Digging into my own past I discovered that when the widow of one of my Confederate ancestors filed her pension application, she listed his cause of death as inflammation of a gunshot wound he'd received at the 3rd Battle of Winchester--36 years earlier. Then when I later found his widow's death certificate I was surprised to find that it said she died of "morphine habitual. Probably an overdose of morphine." My theory is that her husband was on morphine for all those years because of his unhealed wound and that she ended up hooked on it too. Whether that's the story or not, that sort of thing was sadly all too common.
 
Thanks for sharing the article. A good read. The professor who gave the lecture specifically discussed the case of Captain Chappell, who was wounded in Pickett's Charge. Instead of being treated as a hero, as others were, he was shamed and stigmatized because of his addiction, and denied a pension, leaving him and his family in poverty. Sad story.

Digging into my own past I discovered that when the widow of one of my Confederate ancestors filed her pension application, she listed his cause of death as inflammation of a gunshot wound he'd received at the 3rd Battle of Winchester--36 years earlier. Then when I later found his widow's death certificate I was surprised to find that it said she died of "morphine habitual. Probably an overdose of morphine." My theory is that her husband was on morphine for all those years because of his unhealed wound and that she ended up hooked on it too. Whether that's the story or not, that sort of thing was sadly all too common.

Thanks for sharing, what tragic stories those are.
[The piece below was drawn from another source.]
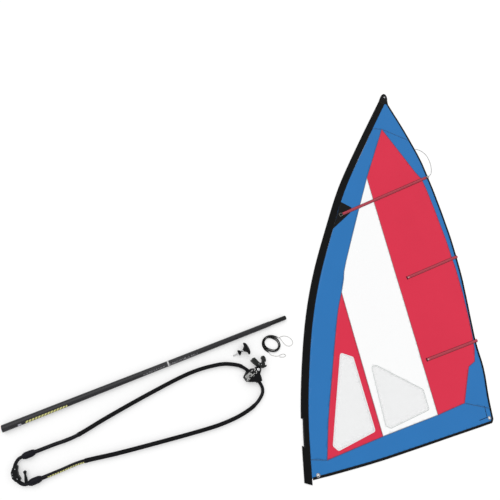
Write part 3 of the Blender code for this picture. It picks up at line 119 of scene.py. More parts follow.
def finish(name, colour, roughness, metallic=0.0, **sockets):
    """A finish with its even values set on the shader's own sockets."""
    made = bpy.data.materials.new(name)
    made.use_nodes = True
    shader = made.node_tree.nodes["Principled BSDF"]
    shader.inputs["Base Color"].default_value = (*colour, 1.0)
    shader.inputs["Roughness"].default_value = roughness
    shader.inputs["Metallic"].default_value = metallic
    for socket, value in sockets.items():
        shader.inputs[socket.replace("_", " ")].default_value = value
    return made


class Value:
    """A number or colour that a finish works out in its nodes, to be reckoned with like a plain number."""

    def __init__(self, made, socket):
        self.made = made
        self.socket = socket

    def math(self, operation, other=0.0):
        return wire(self.made, "ShaderNodeMath", {0: self, 1: other}, operation=operation)

    def __add__(self, other):
        return self.math("ADD", other)

    def __sub__(self, other):
        return self.math("SUBTRACT", other)

    def __mul__(self, other):
        return self.math("MULTIPLY", other)

    def __lt__(self, other):
        return self.math("LESS_THAN", other)

    def __abs__(self):
        return self.math("ABSOLUTE")

    def wave(self):
        return self.math("SINE")

    def ramp(self, low, high, top=1.0):
        return wire(self.made, "ShaderNodeMapRange", {0: self, 1: low, 2: high, 4: top})


def wire(made, kind, inputs, out=0, **settings):
    """One node of a finish, fed with numbers or with other nodes' values."""
    added = made.node_tree.nodes.new(kind)
    for setting, value in settings.items():
        setattr(added, setting, value)
    for socket, value in inputs.items():
        if isinstance(value, Value):
            made.node_tree.links.new(value.socket, added.inputs[socket])
        else:
            added.inputs[socket].default_value = value
    return Value(made, added.outputs[out])


def mixed(share, low, high):
    """One colour going over into another."""
    low, high = (c if isinstance(c, Value) else (*c, 1.0) for c in (low, high))
    return wire(share.made, "ShaderNodeMix", {0: share, 6: low, 7: high}, 2, data_type="RGBA")


def to_shader(value, socket):
    shader = value.made.node_tree.nodes["Principled BSDF"]
    value.made.node_tree.links.new(value.socket, shader.inputs[socket])


def raise_surface(height, distance, strength=1.0):
    bump = wire(height.made, "ShaderNodeBump", {"Height": height, "Distance": distance, "Strength": strength})
    to_shader(bump, "Normal")


def shade_of(colour, factor, lift=0.0):
    """A colour made darker or lighter."""
    return tuple(min(1.0, c * factor + lift) for c in colour)


def lay_of(made):
    """A piece's own lay, then its two directions: along the piece, and across or round it."""
    place = wire(made, "ShaderNodeUVMap", {}, uv_map="lay")
    return place, *(wire(made, "ShaderNodeSeparateXYZ", {0: place}, way) for way in (0, 1))


def own_place(made):
    return wire(made, "ShaderNodeTexCoord", {}, 3)


def noise(place, scale, detail, **more):
    return wire(place.made, "ShaderNodeTexNoise", {"Vector": place, "Scale": scale, "Detail": detail, **more})


def crossed(one, other):
    """Two sets of strands over and under each other, from 0 in the gaps to 1 on the crowns."""
    return one.wave() * other.wave() * 0.5 + 0.5


def flecks(place, along, around):
    """A different chance in each cell of the lay."""
    cell = wire(place.made, "ShaderNodeMapping", {0: place, 3: (along, around, 1.0)})
    cell = wire(place.made, "ShaderNodeVectorMath", {0: cell}, operation="FLOOR")
    return wire(place.made, "ShaderNodeTexWhiteNoise", {0: cell}, noise_dimensions="2D")


def braid(name, dark, light, pitch, strands, fleck, fleck_share, roughness=0.8, bulge=0.0006):
    """A braided cover: two sets of strands wind round the line both ways, and some of them are flecked. Its dark colour
    is painted shade in the gaps between strands, and its light colour is a painted highlight on their crowns.
    """
    made = finish(name, dark, roughness, Specular_IOR_Level=0.12)
    place, along, around = lay_of(made)
    turns, lanes = along * (math.tau / pitch), around * (math.tau * strands)
    crown = crossed(turns + lanes, turns - lanes)
    speck = (flecks(place, 1.0 / pitch, strands) < fleck_share) * crown
    # Painted shade and highlight: the cover is darker in the gaps between strands and lighter on their crowns,
    # following the bump's relief.
    to_shader(mixed(speck, mixed(crown, dark, light), fleck), "Base Color")
    raise_surface(crown, bulge)
    return made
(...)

It just goes to show that so often the effects of war are felt on people far after the fighting stops.
 
I'm just guessing but that Era following the Civil War was fairly "lawless" . (At least on the movies.) A habit or addiction had to be supported or paid for some sort of way. Just like today. Probably A lot of Burglaries and robberies occurred to help pay for those drugs. Again just like today!
 
I'm just guessing but that Era following the Civil War was fairly "lawless" . (At least on the movies.) A habit or addiction had to be supported or paid for some sort of way. Just like today. Probably A lot of Burglaries and robberies occurred to help pay for those drugs. Again just like today!
It was legal and easily accessible back then. That criminalization was not attached to it made it cheap and socially acceptable.